◆ Written exercise:
Print every line of the listing exactly, please.

◆ Information provided:

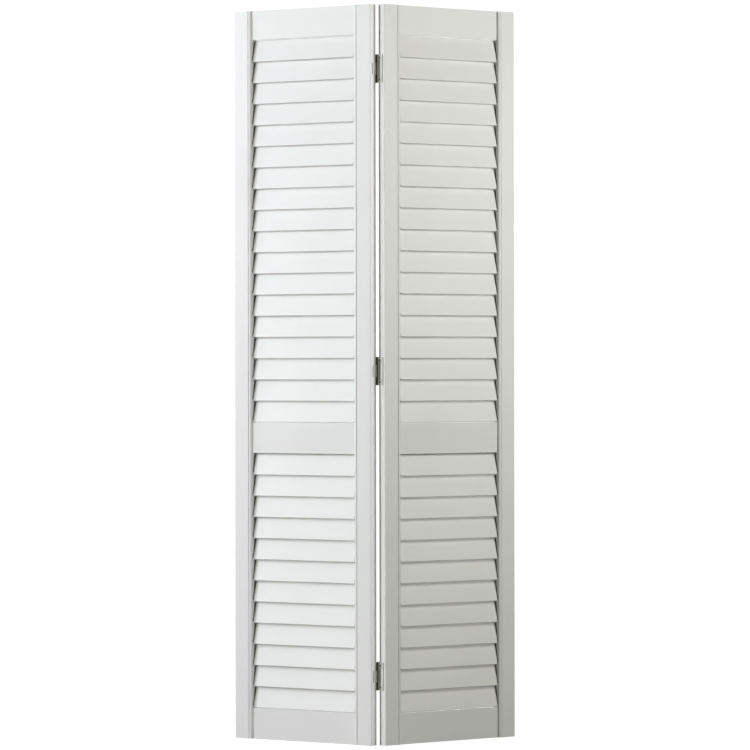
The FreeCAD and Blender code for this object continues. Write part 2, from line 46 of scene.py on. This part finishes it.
# Where the painted light and shade of a panel start and where they are full, in metres: a drop is below the
# nearer face, the painted shade by the gap is behind the front face, and the others are in from the panel's
# edge
WALL_DROP = (BEAD_DROP - 0.0016, BEAD_DROP + 0.0010)
WALL_INSET = (STILE_WIDTH - 0.0070, STILE_WIDTH - 0.0020)
SLOT_DROP = (RECESS + 0.0003, RECESS + 0.0008)
SLOT_END = (STILE_WIDTH - SLOT_REACH - 0.001, STILE_WIDTH - SLOT_REACH)
SLOT_MOUTH = (STILE_WIDTH - 0.0001, STILE_WIDTH - 0.0006)
GROOVE_DROP = (0.0003, 0.0009)
GROOVE_NEAR = (STILE_FACE, STILE_FACE + 0.0005)
GROOVE_FAR = (STILE_FACE + QUIRK_WIDTH + 0.0005, STILE_FACE + QUIRK_WIDTH + 0.0002)
EDGE_SKIN = (0.0012, 0.0008)
GAP_PAINTED_SHADE = (THICKNESS - 0.0055, THICKNESS - 0.0035)
TONGUE = (STILE_WIDTH + 0.0009, STILE_WIDTH + 0.0004)
END_PAINTED_SHADOW = (STILE_WIDTH + 0.0140, STILE_WIDTH + 0.0005)
OUTER_HALF = (PANEL_WIDTH * 0.6, PANEL_WIDTH * 0.7)

# Where the painted shade and light of a hinge start and where they are full: around the pin, right of the
# pin, both in metres, and how squarely a surface of a leaf faces along the panel
KNUCKLE_SKIN = (KNUCKLE_RADIUS + 0.0006, KNUCKLE_RADIUS + 0.0002)
KNUCKLE_LIT_SIDE = (0.0004, 0.0018)
CUT_EDGE = (0.8, 0.5)

# Colours
LIGHT_WHITE = (0.86, 0.86, 0.85)
DARK_WHITE = (0.83, 0.83, 0.82)
# painted light: the stiles' hinge edges are painted whiter than the rest, for the light they catch
EDGE_PAINTED_LIGHT_WHITE = (0.95, 0.95, 0.94)
# painted light and shade on the stiles' inner walls: lighter than the paint on the left panel, darker on the
# right
WALL_PAINTED_LIGHT_AND_SHADE = {"left": (0.95, 0.95, 0.94), "right": (0.54, 0.54, 0.52)}
# painted shade: the back of each hinge edge beside the gap is painted darker, more so on the right panel
GAP_PAINTED_SHADE_TONES = {"left": (0.63, 0.63, 0.61), "right": (0.38, 0.38, 0.36)}
# painted shade inside the slots for the slats and on the slats' tongues, darker on the right panel
SLOT_PAINTED_SHADE_TONES = {"left": (0.34, 0.34, 0.32), "right": (0.16, 0.16, 0.15)}
# painted shadow of the left outer stile on the left slats' outer ends
END_PAINTED_SHADOW_TONE = (0.38, 0.38, 0.36)
# painted shade in the groove beside the bead
GROOVE_PAINTED_SHADE_TONE = (0.30, 0.30, 0.28)
ZINC_LIGHT = (0.80, 0.80, 0.78)
ZINC_DARK = (0.72, 0.72, 0.70)
# painted shade on the edges of the hinge leaves
LEAF_EDGE_PAINTED_SHADE = (0.36, 0.36, 0.34)
# painted shade: the knuckles deep in the gap are painted near black
KNUCKLE_PAINTED_SHADE = (0.045, 0.047, 0.03)
# painted light: a lighter band on the right side of the knuckles
KNUCKLE_PAINTED_LIGHT = (0.62, 0.62, 0.60)
OILED_LIGHT = (0.06, 0.06, 0.045)
OILED_DARK = (0.04, 0.04, 0.03)
SCREW_LIGHT = (0.20, 0.19, 0.17)
SCREW_DARK = (0.13, 0.125, 0.11)
BEECH_LIGHT = (0.62, 0.45, 0.27)
BEECH_DARK = (0.47, 0.31, 0.17)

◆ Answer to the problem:
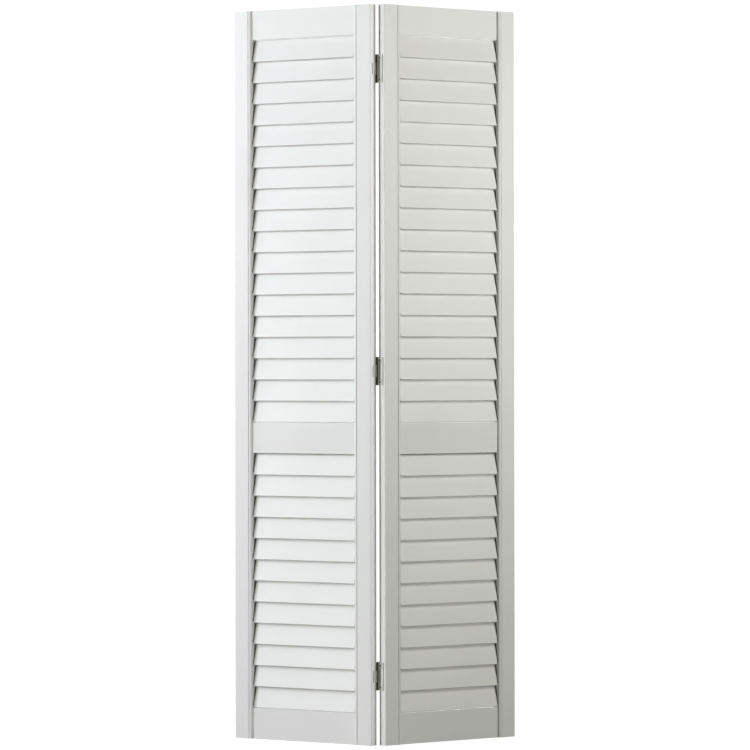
The FreeCAD and Blender code for this object continues. Write part 2, from line 46 of scene.py on. This part finishes it.
# Where the painted light and shade of a panel start and where they are full, in metres: a drop is below the
# nearer face, the painted shade by the gap is behind the front face, and the others are in from the panel's
# edge
WALL_DROP = (BEAD_DROP - 0.0016, BEAD_DROP + 0.0010)
WALL_INSET = (STILE_WIDTH - 0.0070, STILE_WIDTH - 0.0020)
SLOT_DROP = (RECESS + 0.0003, RECESS + 0.0008)
SLOT_END = (STILE_WIDTH - SLOT_REACH - 0.001, STILE_WIDTH - SLOT_REACH)
SLOT_MOUTH = (STILE_WIDTH - 0.0001, STILE_WIDTH - 0.0006)
GROOVE_DROP = (0.0003, 0.0009)
GROOVE_NEAR = (STILE_FACE, STILE_FACE + 0.0005)
GROOVE_FAR = (STILE_FACE + QUIRK_WIDTH + 0.0005, STILE_FACE + QUIRK_WIDTH + 0.0002)
EDGE_SKIN = (0.0012, 0.0008)
GAP_PAINTED_SHADE = (THICKNESS - 0.0055, THICKNESS - 0.0035)
TONGUE = (STILE_WIDTH + 0.0009, STILE_WIDTH + 0.0004)
END_PAINTED_SHADOW = (STILE_WIDTH + 0.0140, STILE_WIDTH + 0.0005)
OUTER_HALF = (PANEL_WIDTH * 0.6, PANEL_WIDTH * 0.7)

# Where the painted shade and light of a hinge start and where they are full: around the pin, right of the
# pin, both in metres, and how squarely a surface of a leaf faces along the panel
KNUCKLE_SKIN = (KNUCKLE_RADIUS + 0.0006, KNUCKLE_RADIUS + 0.0002)
KNUCKLE_LIT_SIDE = (0.0004, 0.0018)
CUT_EDGE = (0.8, 0.5)

# Colours
LIGHT_WHITE = (0.86, 0.86, 0.85)
DARK_WHITE = (0.83, 0.83, 0.82)
# painted light: the stiles' hinge edges are painted whiter than the rest, for the light they catch
EDGE_PAINTED_LIGHT_WHITE = (0.95, 0.95, 0.94)
# painted light and shade on the stiles' inner walls: lighter than the paint on the left panel, darker on the
# right
WALL_PAINTED_LIGHT_AND_SHADE = {"left": (0.95, 0.95, 0.94), "right": (0.54, 0.54, 0.52)}
# painted shade: the back of each hinge edge beside the gap is painted darker, more so on the right panel
GAP_PAINTED_SHADE_TONES = {"left": (0.63, 0.63, 0.61), "right": (0.38, 0.38, 0.36)}
# painted shade inside the slots for the slats and on the slats' tongues, darker on the right panel
SLOT_PAINTED_SHADE_TONES = {"left": (0.34, 0.34, 0.32), "right": (0.16, 0.16, 0.15)}
# painted shadow of the left outer stile on the left slats' outer ends
END_PAINTED_SHADOW_TONE = (0.38, 0.38, 0.36)
# painted shade in the groove beside the bead
GROOVE_PAINTED_SHADE_TONE = (0.30, 0.30, 0.28)
ZINC_LIGHT = (0.80, 0.80, 0.78)
ZINC_DARK = (0.72, 0.72, 0.70)
# painted shade on the edges of the hinge leaves
LEAF_EDGE_PAINTED_SHADE = (0.36, 0.36, 0.34)
# painted shade: the knuckles deep in the gap are painted near black
KNUCKLE_PAINTED_SHADE = (0.045, 0.047, 0.03)
# painted light: a lighter band on the right side of the knuckles
KNUCKLE_PAINTED_LIGHT = (0.62, 0.62, 0.60)
OILED_LIGHT = (0.06, 0.06, 0.045)
OILED_DARK = (0.04, 0.04, 0.03)
SCREW_LIGHT = (0.20, 0.19, 0.17)
SCREW_DARK = (0.13, 0.125, 0.11)
BEECH_LIGHT = (0.62, 0.45, 0.27)
BEECH_DARK = (0.47, 0.31, 0.17)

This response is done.